Book Review
Hot Popsicles
Charles Harper Webb, English
By winning the University of Wisconsin's prestigious Felix Pollak Prize
in Poetry for his book Liver (1999), Charles Harper Webb became
eligible to publish in the UW Press Poetry Series. The result is his
new collection of 50 prose poems, Hot Popsicles.
“The book tells accessible stories that are often funny, but also carry a
fair amount of darkness and, I hope, psychological depth,” Webb said.
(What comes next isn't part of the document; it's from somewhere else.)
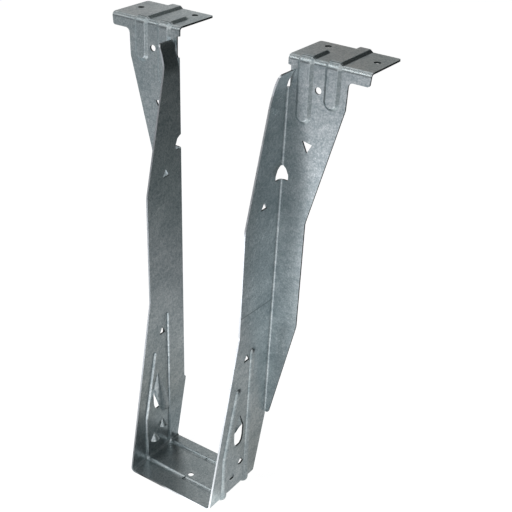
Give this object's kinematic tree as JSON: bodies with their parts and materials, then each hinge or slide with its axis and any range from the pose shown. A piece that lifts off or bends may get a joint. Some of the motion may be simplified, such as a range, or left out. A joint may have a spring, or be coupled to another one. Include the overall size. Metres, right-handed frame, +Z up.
{
  "type": "joist hanger",
  "caption": "Top-flange joist hanger folded from ribbed steel sheet: its seat and sides carry a joist, and its flanges nail to the face and top of a beam.",
  "frame": {"origin": "middle of the seat's top face, where the joist rests", "axes": "+X across the joist, +Y towards the header beam, +Z up"},
  "size_m": [0.1892, 0.0954, 0.307],
  "materials": {
    "galvanised_sheet": "galvanised, satin with a fine mottle"
  },
  "bodies": {
    "root": {"joist_hanger": "galvanised_sheet"}
  },
  "joints": []
}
He writes,
in the title poem, “He loves roaring down oak-canopied streets, his truck
clanging 'Night on Bald Mountain' as he shrieks 'Hot popsicles!' and the kids
who've surged out of their houses, waving Mom's limp dollar bills, stampede
back inside, wailing.” This book is in the tradition of Webb's Stand Up
Poetry: An Expanded Anthology: poems, which are accessible enough for
general readers, but complex enough to challenge literary professionals.
“These poems go over well in performance,” he said. “They can be surrealistic
and strange, but people seem to relate. There's laughter, but there's
pathos too, and psychological insight.”
Webb is a licensed psychotherapist and worked as a professional singer
and guitarist for many years. He earned his MFA in professional writing
and his Ph.D. in Counseling Psychology from USC, as well as an M.A.
from the University of Washington and a bachelor's degree from Rice
University. He joined the university in 1984.